- **Aim**
Repeat exactly the lines from the start through the line with "# -Y is the", both ends included.

═══ Information supplied

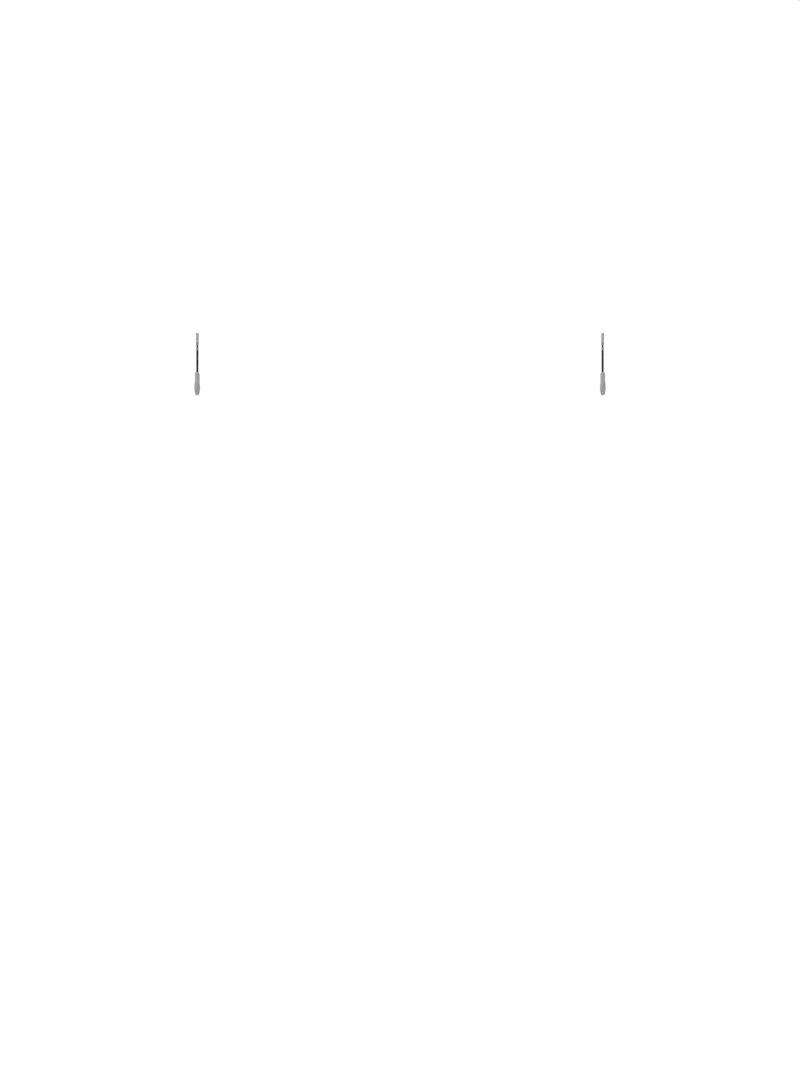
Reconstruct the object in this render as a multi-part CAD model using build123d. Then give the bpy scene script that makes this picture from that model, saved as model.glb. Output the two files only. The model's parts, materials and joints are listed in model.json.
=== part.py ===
from build123d import *
import math
import os

# A pair of ceiling hooks that hold a bicycle upside down by its two wheels.
# Millimetres. The ceiling is the plane z = 0 and the hooks hang below it. +X is to the right,
# -Y is the front, where each hook's arm turns up, and the origin is midway between the hooks.

# The pair
hook_spacing = 1155.0  # from one hook's shank to the other's: a bicycle's wheelbase

# The hook below the ceiling
drop = 153.6  # from the ceiling to the lowest point of the sleeve
arm_rise = 66.0  # from that lowest point to the tip of the front arm
throat_gap = 66.0  # clear width between the shank and the front arm, for a 61 mm tyre

# The rod
rod_d = 6.0  # bare steel
coat = 0.1  # thickness of the powder coat
thread_undercut = 0.1  # the thread's crests are this much smaller than the bare rod
thread_below = 16.0  # thread left showing and in the collar, below the ceiling
bare_neck = 9.0  # plain uncoated steel under the thread
rod_end_chamfer = 0.8

# The grip sleeve
saddle_d = 12.8  # outside, under the wheel's rim and up the shank
arm_d = 12.6  # outside, at the front arm's tip
swell_d = 16.4  # outside, where the front bend swells
swell_at = 52.0  # degrees round the bend from its lowest point
swell_reach = 45.0  # degrees that the swelling takes to fade out, each way
cuff_rise = 62.0  # from the lowest point to the sleeve's open end on the shank
tip_wall = 5.0  # solid rubber over the end of the rod
tip_round = 2.8
cuff_round = 1.2

# The lock collar, threaded on the rod and turned up against the ceiling
collar_height = 9.5
collar_flange_wall = 1.3  # wall at the flange
collar_flange_height = 1.4
collar_top_wall = 0.95  # wall just under the flange
collar_low_wall = 0.5  # wall at the bottom of the taper
collar_chamfer = 0.25

# The anchor in the ceiling
running_gap = 0.05  # radial clearance round the thread
anchor_wall = 1.0
anchor_length = 25.0
anchor_thread = 12.0  # threaded length from the mouth
anchor_step = 0.3  # the smooth bore is this much smaller in radius than the thread
anchor_slot = 0.8  # width of the slots that part the upper half into four
anchor_uncut = 2.0  # from the end of the thread to the start of the slots
anchor_chamfer = 0.4
rod_end_gap = 1.0  # from the rod's upper end to the end of the anchor's thread
plug_gap = 3.0  # from the end of the anchor's thread to the plug's wide end
plug_length = 8.0
plug_taper = 0.065  # radius lost for each millimetre of length

thread_d = rod_d - thread_undercut
thread_above = anchor_thread - rod_end_gap
anchor_solid = anchor_thread + anchor_uncut
plug_start = anchor_thread + plug_gap
coated_d = rod_d + 2 * coat
bore_r = thread_d / 2 + running_gap
arm_y = -(throat_gap + coated_d / 2 + arm_d / 2)
bend_r = -arm_y / 2
bend_z = -drop + saddle_d / 2 + bend_r
tip_z = -drop + arm_rise
cuff_z = -drop + cuff_rise
neck_z = -thread_below
coat_z = neck_z - bare_neck


def cylinder_between(radius, low, high):
    """An upright cylinder on the z axis."""
    return Pos(0, 0, (low + high) / 2) * Cylinder(radius, high - low)


def bent_bar(diameter, start_z, end_z):
    """A round bar down the shank from start_z, round the bend and up the front arm to end_z."""
    down = Line((0, 0, start_z), (0, 0, bend_z))
    lowest = (0, arm_y / 2, bend_z - bend_r)
    turn = ThreePointArc((0, 0, bend_z), lowest, (0, arm_y, bend_z))
    up = Line((0, arm_y, bend_z), (0, arm_y, end_z))
    section = Plane(origin=(0, 0, start_z), z_dir=(0, 0, -1)) * Circle(diameter / 2)
    return sweep(section, path=Wire([down, turn, up]))


def hook_rod():
    """The steel hook: threaded end, bare neck, coated shank, bend and front arm."""
    coated = bent_bar(coated_d, coat_z, tip_z - tip_wall)
    coated = chamfer(coated.edges().filter_by(GeomType.CIRCLE).filter_by(
        lambda edge: abs(edge.center().Z - (tip_z - tip_wall)) < 0.01), rod_end_chamfer)
    neck = cylinder_between(rod_d / 2, coat_z, neck_z)
    thread = cylinder_between(thread_d / 2, neck_z, thread_above)
    thread = chamfer(thread.edges().sort_by(Axis.Z)[-1], rod_end_chamfer)
    return coated + neck + thread


def sleeve_d(angle):
    """The sleeve's diameter at an angle round the bend, 0 at its lowest point and 90 at the arm."""
    base = saddle_d + (arm_d - saddle_d) * min(max(angle, 0), 90) / 90
    off = abs(angle - swell_at) / swell_reach
    if off >= 1:
        return base
    return base + (swell_d - base) * math.cos(math.radians(90 * off)) ** 2


def sleeve_sections():
    """Circles along the sleeve, from its open cuff on the shank to the tip of the arm."""
    sections = []
    straight_steps = 3
    bend_steps = 20
    for step in range(straight_steps):
        z = cuff_z + (bend_z - cuff_z) * step / straight_steps
        plane = Plane(origin=(0, 0, z), x_dir=(1, 0, 0), z_dir=(0, 0, -1))
        sections.append(plane * Circle(saddle_d / 2))
    for step in range(bend_steps + 1):
        angle = -90 + 180 * step / bend_steps
        across = math.sin(math.radians(angle))
        down = math.cos(math.radians(angle))
        centre = (0, arm_y / 2 - bend_r * across, bend_z - bend_r * down)
        plane = Plane(origin=centre, x_dir=(1, 0, 0), z_dir=(0, -down, across))
        sections.append(plane * Circle(sleeve_d(angle) / 2))
    for step in range(1, straight_steps + 1):
        z = bend_z + (tip_z - bend_z) * step / straight_steps
        plane = Plane(origin=(0, arm_y, z), x_dir=(1, 0, 0), z_dir=(0, 0, 1))
        sections.append(plane * Circle(arm_d / 2))
    return sections


def grip_sleeve():
    """The soft moulded sleeve over the bend and the front arm, closed at the tip."""
    body = loft(sleeve_sections())
    tip_edge = body.edges().filter_by(lambda edge: abs(edge.center().Z - tip_z) < 0.01)
    body = fillet(tip_edge, tip_round)
    cuff_edge = body.edges().filter_by(lambda edge: abs(edge.center().Z - cuff_z) < 0.01)
    body = fillet(cuff_edge, cuff_round)
    return body - bent_bar(coated_d, coat_z, tip_z - tip_wall)


def lock_collar():
    """A slim tapered round nut that jams the rod against the anchor's mouth."""
    flange_r = bore_r + collar_flange_wall
    profile = Polyline(
        (bore_r, 0),
        (flange_r, 0),
        (flange_r, -collar_flange_height + collar_chamfer),
        (flange_r - collar_chamfer, -collar_flange_height),
        (bore_r + collar_top_wall, -collar_flange_height),
        (bore_r + collar_low_wall, -collar_height + collar_chamfer),
        (bore_r + collar_low_wall - collar_chamfer, -collar_height),
        (bore_r, -collar_height),
        close=True,
    )
    return revolve(Plane.XZ * make_face(profile), Axis.Z)


def plug_r(z):
    """The radius of the expander plug, and of the bore it wedges in, at a height."""
    return bore_r - anchor_step - plug_taper * (z - plug_start)


def anchor_shell():
    """The expansion anchor: threaded below, and slotted above round its tapered bore."""
    outer_r = bore_r + anchor_wall
    profile = Polyline(
        (bore_r, 0),
        (outer_r, 0),
        (outer_r, anchor_length - anchor_chamfer),
        (outer_r - anchor_chamfer, anchor_length),
        (plug_r(anchor_length), anchor_length),
        (plug_r(plug_start), plug_start),
        (plug_r(plug_start), anchor_thread),
        (bore_r, anchor_thread),
        close=True,
    )
    shell = revolve(Plane.XZ * make_face(profile), Axis.Z)
    slot_height = anchor_length - anchor_solid
    slot_centre = Pos(0, 0, (anchor_length + anchor_solid) / 2)
    for turn in (0, 90):
        shell -= Rot(0, 0, turn) * slot_centre * Box(anchor_slot, 4 * outer_r, slot_height)
    return shell


def expander_plug():
    """The steel cone driven up the anchor to spread its slotted end."""
    top = plug_start + plug_length
    profile = Polyline(
        (0, plug_start),
        (plug_r(plug_start), plug_start),
        (plug_r(top), top),
        (0, top),
        close=True,
    )
    return revolve(Plane.XZ * make_face(profile), Axis.Z)


pieces = {
    "hook_rod": hook_rod(),
    "grip_sleeve": grip_sleeve(),
    "lock_collar": lock_collar(),
    "anchor_shell": anchor_shell(),
    "expander_plug": expander_plug(),
}
sides = {"left": -hook_spacing / 2, "right": hook_spacing / 2}

os.makedirs("parts", exist_ok=True)
for side, x in sides.items():
    for name, piece in pieces.items():
        export_step(Pos(x, 0, 0) * piece, f"parts/{side}_{name}.step")
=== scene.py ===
import json
import math

import bmesh
import bpy
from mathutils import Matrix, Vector


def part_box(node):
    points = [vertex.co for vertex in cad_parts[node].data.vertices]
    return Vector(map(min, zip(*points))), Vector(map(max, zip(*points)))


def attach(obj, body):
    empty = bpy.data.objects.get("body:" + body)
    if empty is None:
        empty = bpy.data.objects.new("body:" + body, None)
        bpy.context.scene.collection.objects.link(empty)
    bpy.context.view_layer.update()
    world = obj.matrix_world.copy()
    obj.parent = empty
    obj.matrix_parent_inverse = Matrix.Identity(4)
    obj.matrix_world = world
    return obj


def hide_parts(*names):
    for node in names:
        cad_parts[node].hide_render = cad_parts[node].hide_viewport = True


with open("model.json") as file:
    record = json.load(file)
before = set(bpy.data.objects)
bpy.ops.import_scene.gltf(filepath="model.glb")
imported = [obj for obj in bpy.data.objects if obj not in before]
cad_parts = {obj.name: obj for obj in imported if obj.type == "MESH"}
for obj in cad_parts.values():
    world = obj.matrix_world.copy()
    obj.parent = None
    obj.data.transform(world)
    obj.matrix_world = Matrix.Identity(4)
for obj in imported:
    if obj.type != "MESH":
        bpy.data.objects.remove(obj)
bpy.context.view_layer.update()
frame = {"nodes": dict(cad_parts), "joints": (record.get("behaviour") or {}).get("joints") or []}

# Lengths are in metres, in the set's own frame: z = 0 is the ceiling, the hooks hang below it and
# their arms are at the front, towards -Y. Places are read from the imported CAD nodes. The outlines
# of small turned parts are lists of points in millimetres.
MM = 0.001
MERGE_DISTANCE = 1e-7
SHARP_ANGLE = math.radians(38.0)  # faces that meet at less than this are shaded smooth

# The rod, from its threaded upper end down
ROD_COLUMNS = 64
THREAD_PITCH = 1.0 * MM
THREAD_DEPTH = 0.58 * MM
THREAD_CREST = 2.95 * MM
THREAD_RUNOUT = 1.4 * MM
THREAD_PLAIN = 0.15 * MM  # plain length below the last groove
THREAD_END_RADIUS = THREAD_CREST - 1.15 * THREAD_DEPTH  # the upper end, inside its chamfer
THREAD_END = 16.0 * MM  # below the ceiling
SHOULDER = 0.12 * MM  # from the thread's end to the neck's full radius
NECK_RADIUS = 3.0 * MM
NECK_FIRST = 0.8 * MM  # from the thread's end to the first of the neck's even rings
NECK_STEP = 0.9 * MM  # between rings on the neck
COAT_START = 25.0 * MM  # below the ceiling
COAT_RADIUS = 3.1 * MM
COAT_FIRST = 2.5 * MM  # from the coat's start to the first of its even rings
ROD_CHAMFER = 0.8 * MM  # at the end of the front arm
ROD_STEP = 3.0 * MM  # between rings on the coated straight stretches
ROD_BEND_STEP = 2.5 * MM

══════

- **Problem solution**
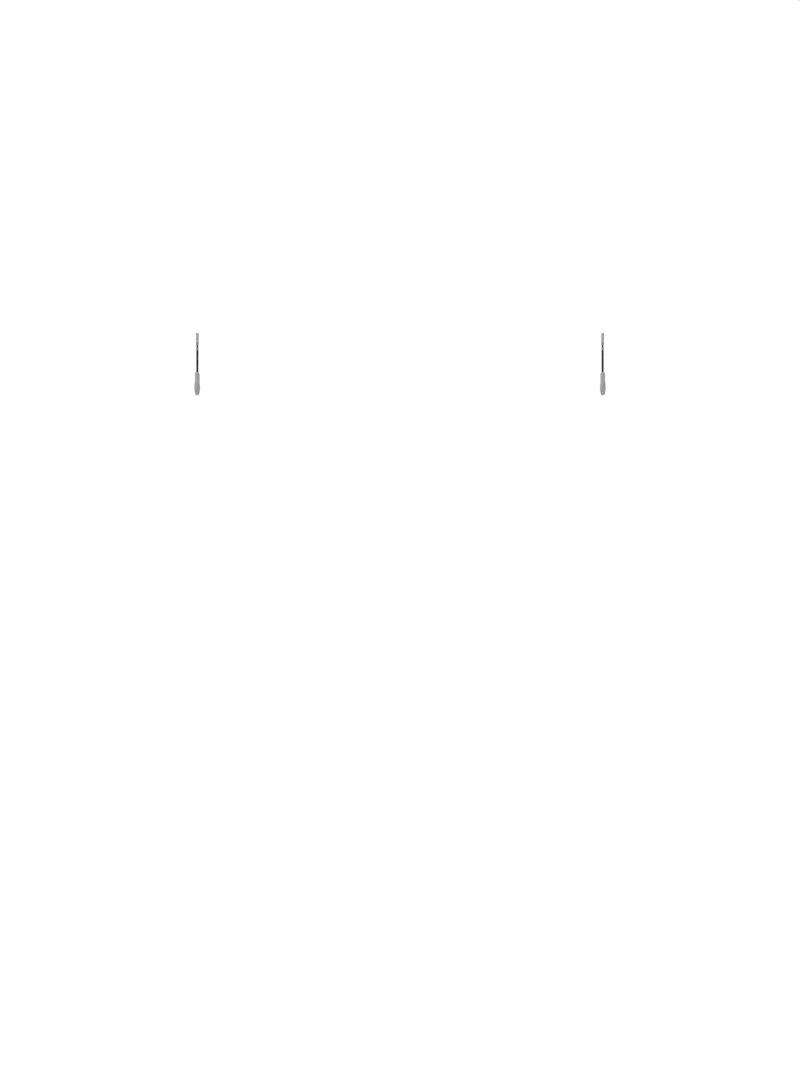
Reconstruct the object in this render as a multi-part CAD model using build123d. Then give the bpy scene script that makes this picture from that model, saved as model.glb. Output the two files only. The model's parts, materials and joints are listed in model.json.
=== part.py ===
from build123d import *
import math
import os

# A pair of ceiling hooks that hold a bicycle upside down by its two wheels.
# Millimetres. The ceiling is the plane z = 0 and the hooks hang below it. +X is to the right,
# -Y is the front, where each hook's arm turns up, and the origin is midway between the hooks.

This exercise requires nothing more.